Copy exactly, please, the lines of the data from its start through the line containing "NOSING_INSET = 1.5 * STEP_EDGE".
※
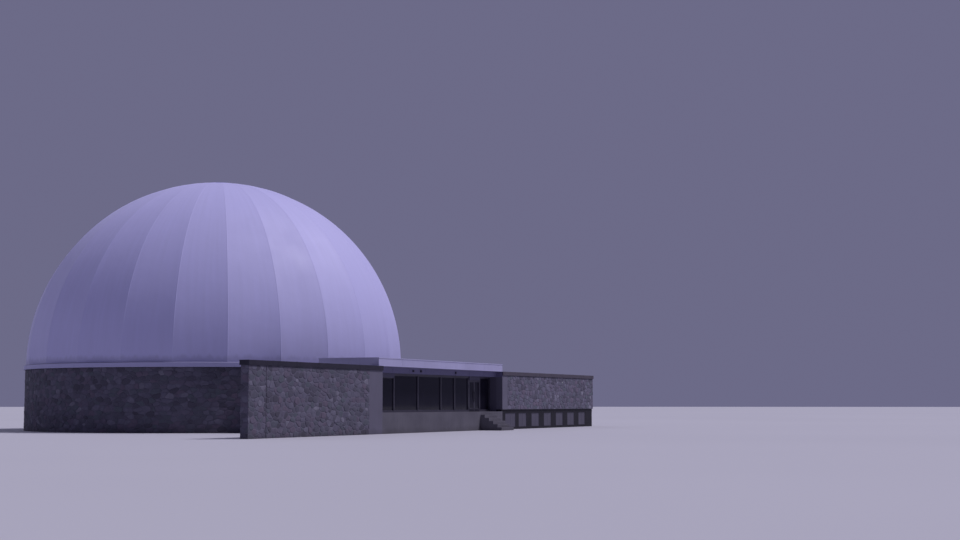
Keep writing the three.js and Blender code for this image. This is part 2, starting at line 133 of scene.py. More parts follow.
# Canopy, copings and edging
BOARD = 0.1 * REAL
FASCIA_LENGTH = 2.85 * REAL
LIP = 0.02 * REAL
LIP_HEIGHT = 0.045 * REAL
LOWER_LIP = 0.6
SOFFIT_DROP = 0.01 * REAL
COPING_LENGTH = 2.4 * REAL
LAP_GAP = 0.006 * REAL
LAP_RISE = 0.005 * REAL
LAP_HALF = 0.06 * REAL
EDGING_PROUD = 0.025 * REAL
EDGING_WIDTH = 0.12 * REAL
EDGING_DRIP = 0.035 * REAL
CLEARANCE = 0.004 * REAL

# Header, its lights and the lowered panels under it
COVER_LENGTH = 2.1 * REAL
COVER_HALF = 0.02 * REAL
COVER_PROUD = 0.008 * REAL
LIGHT_PLACES = (-3.72 * REAL, -2.71 * REAL, 2.06 * REAL)
LIGHT_HEIGHT = 3.65 * REAL
LIGHT_HALF = 0.06 * REAL
LIGHT_PROUD = 0.07 * REAL
LEFT_BAY_END = -5.25 * REAL
LOWERED_MARGIN = 0.03 * REAL

# Glazing beads and door plates
BEAD_WIDTH = 0.03 * REAL
BEAD_DEPTH = 0.025 * REAL
PLATE = 0.004 * REAL
KICK_MARGIN = 0.02 * REAL
LOCK_OFFSET = 0.045 * REAL
LOCK_HEIGHT = 0.7 * REAL
LOCK_HALF_WIDTH = 0.03 * REAL
LOCK_HALF_HEIGHT = 1.6 * LOCK_HALF_WIDTH

# Panels under the wing, from the wing's left end
PANEL_COUNT = 7
PANEL_PITCH = 2.24 * REAL
PANEL_WIDTH = 1.33 * REAL
FIRST_PANEL_WIDTH = 1.7 * REAL
FIRST_POST_WIDTH = 0.67 * REAL
PANEL_BACKING = 0.06 * REAL
PANEL_RIM = 0.05 * REAL

# Entrance steps
STEP_COUNT = 5
STEP_EDGE = 0.02 * REAL
STEP_CUT = 0.3 * STEP_EDGE
NOSING_MARGIN = 0.1 * REAL
NOSING_DEPTH = 0.05 * REAL
NOSING_PROUD = 0.004 * REAL
NOSING_INSET = 1.5 * STEP_EDGE

# Heights where the darkening at the dome's foot and the rain's splashes on the walls are
# full and where they end, the most that each covers, and how ragged their edges are
FOOT_DARKENING = (DOME_FOOT + 0.15 * REAL, DOME_FOOT + 0.48 * REAL)
FOOT_DARKENING_SHARE = 0.38
SPLASHES = (0.0, 0.45 * REAL)
SPLASH_SHARE = 0.45
RAGGEDNESS = 0.35
# How far up a ledge faces where its dirt starts and where it is full
LEDGE_DIRT = (0.3, 0.8)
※
- **RESULT FOR THIS EXERCISE**
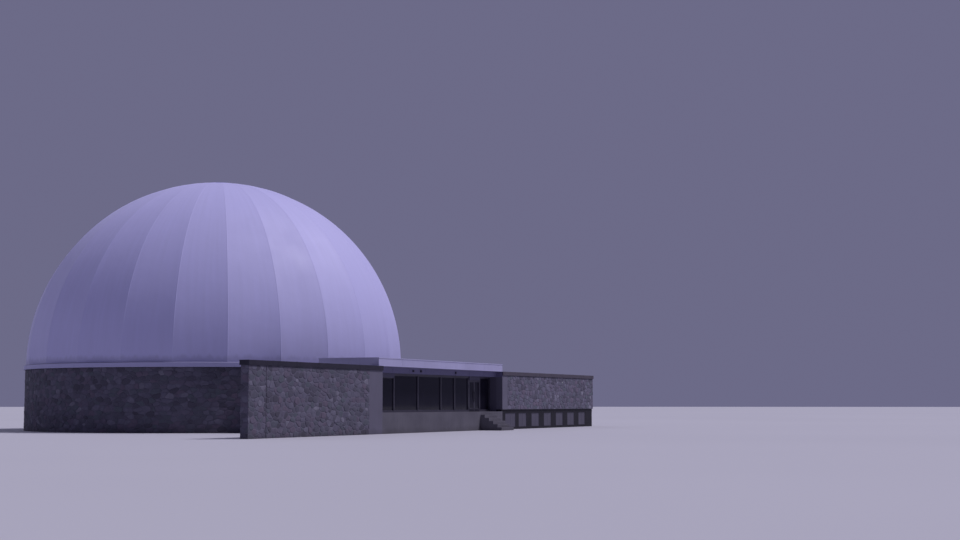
Keep writing the three.js and Blender code for this image. This is part 2, starting at line 133 of scene.py. More parts follow.
# Canopy, copings and edging
BOARD = 0.1 * REAL
FASCIA_LENGTH = 2.85 * REAL
LIP = 0.02 * REAL
LIP_HEIGHT = 0.045 * REAL
LOWER_LIP = 0.6
SOFFIT_DROP = 0.01 * REAL
COPING_LENGTH = 2.4 * REAL
LAP_GAP = 0.006 * REAL
LAP_RISE = 0.005 * REAL
LAP_HALF = 0.06 * REAL
EDGING_PROUD = 0.025 * REAL
EDGING_WIDTH = 0.12 * REAL
EDGING_DRIP = 0.035 * REAL
CLEARANCE = 0.004 * REAL

# Header, its lights and the lowered panels under it
COVER_LENGTH = 2.1 * REAL
COVER_HALF = 0.02 * REAL
COVER_PROUD = 0.008 * REAL
LIGHT_PLACES = (-3.72 * REAL, -2.71 * REAL, 2.06 * REAL)
LIGHT_HEIGHT = 3.65 * REAL
LIGHT_HALF = 0.06 * REAL
LIGHT_PROUD = 0.07 * REAL
LEFT_BAY_END = -5.25 * REAL
LOWERED_MARGIN = 0.03 * REAL

# Glazing beads and door plates
BEAD_WIDTH = 0.03 * REAL
BEAD_DEPTH = 0.025 * REAL
PLATE = 0.004 * REAL
KICK_MARGIN = 0.02 * REAL
LOCK_OFFSET = 0.045 * REAL
LOCK_HEIGHT = 0.7 * REAL
LOCK_HALF_WIDTH = 0.03 * REAL
LOCK_HALF_HEIGHT = 1.6 * LOCK_HALF_WIDTH

# Panels under the wing, from the wing's left end
PANEL_COUNT = 7
PANEL_PITCH = 2.24 * REAL
PANEL_WIDTH = 1.33 * REAL
FIRST_PANEL_WIDTH = 1.7 * REAL
FIRST_POST_WIDTH = 0.67 * REAL
PANEL_BACKING = 0.06 * REAL
PANEL_RIM = 0.05 * REAL

# Entrance steps
STEP_COUNT = 5
STEP_EDGE = 0.02 * REAL
STEP_CUT = 0.3 * STEP_EDGE
NOSING_MARGIN = 0.1 * REAL
NOSING_DEPTH = 0.05 * REAL
NOSING_PROUD = 0.004 * REAL
NOSING_INSET = 1.5 * STEP_EDGE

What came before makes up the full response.